We currently use the water immersion test after passivation. Our unit is not plumbed and therefore needs to periodically be drained and filled with fresh DI water. Knowing how important detailed procedures can be during NADCAP audits, I need to document an appropriate interval for changing the water. I am wondering what that interval would be. Prior to the water immersion test the parts and their baskets are rinsed with DI water - so we should not be introducing any foreign contaminates that way. We do not perform a lot of passivation and often test only one small group of parts at a time, so I would like to avoid the need to flush the tank after every test.

Thank you.

Brigitte ARnold
turbine/nozzle component mfgr - Des Moines, Iowa, USA
2006


A. Does your spec state what the quality of the DI water should be? If so, that would be the simplest way, just have a pre-determined conductivity/resistivity #, and once the water quality goes "out of spec", it's time to dump.

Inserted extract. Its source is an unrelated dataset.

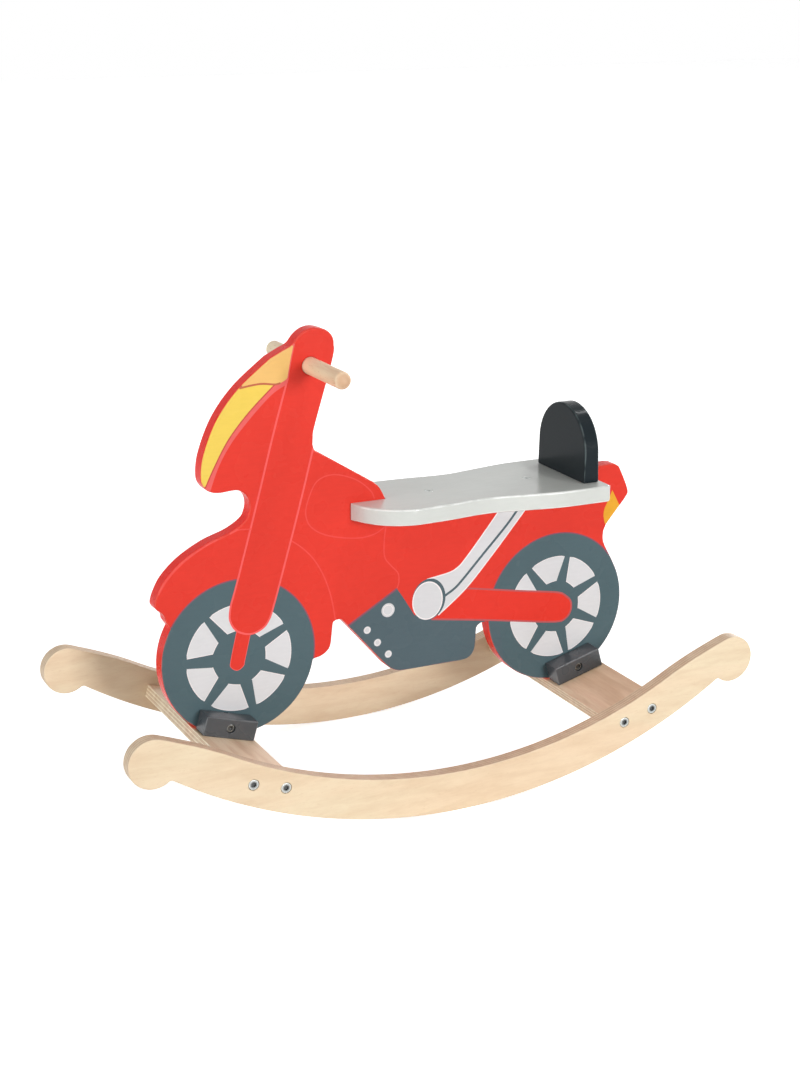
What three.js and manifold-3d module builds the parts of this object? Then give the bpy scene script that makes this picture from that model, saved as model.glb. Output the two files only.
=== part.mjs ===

DI water will lose its quality very quickly, (especially just sitting in a tank, exposed to atmosphere) even if you are rinsing with DI just prior to putting your parts in the tank. If you really want to minimize the dumping of the tank, a simple, continuous filtering through a unibed should keep your quality in good shape, and minimize dumping.

Marc Green
Marc Green
anodizer - Boise, Idaho


A. Hi Brigitte,
To establish an interval you could measure the conductivity of the water (ionic compounds dissolved in water). If your water has to be 18 megohm or less, a good in-tank conductivity probe w/ readout would be an option. Hand held meters are available and normally require frequent calibration. The tank would have to be stirred well before a sample is taken, or a reading taken from the in-tank unit. With the tank being unplumbed and aside from ionic contamination, you also run the risk of building up organics, unless you have alternate methods of agitation. Hope this helps.

Mark Baker
process engineer - Malone, New York




Q. Need water immersion test equipment for passivation of stainless steel per AMS2700 [affil link] or ASTM A967 [affil link] .

Thanks

Yong Liao
plating shop - Schomberg, Ontario, CANADA
January 5, 2010

Ed. note: Sorry, this RFQ is outdated so private contact is no longer available, but public technical replies are still welcome! No public brand/source suggestions please ( huh? why?)





Rusting during water immersion in passivation

Q. I HAVE BEEN HAVING TROUBLE WITH PARTS RUSTING DURING THE WATER IMMERSION PROCESS OF PASSIVATION. I CAN'T BLAME IT ON THE MATERIAL DUE TO IT IS A VARIETY, 416, 17-7, 15-5, ANY SUGGESTIONS ON WHERE TO GO FROM HERE I HAVE CHECKED AND RECHECKED AND CAN NOT COME UP WITH A SOLUTION.

PAM ALEXANDER
SHOP EMPLOYEE - CLEVELAND, Ohio, USA
July 20, 2010


A. When you refer to rusting in the water immersion process, may I assume you mean the water immersion test after passivating?

Since your refer to different alloys, they must be tested separately. If they are combined, you can get selective galvanic corrosion.

Otherwise, any rusting/pitting is an indication that the surface is not passive, which can be due to several causes. Please let us know what type solutions you are using, as well as analytical controls that you have in place.

In general, corrosion of SS indicates iron particles remain on the surface. So what part of your processing either leaves them or restores them?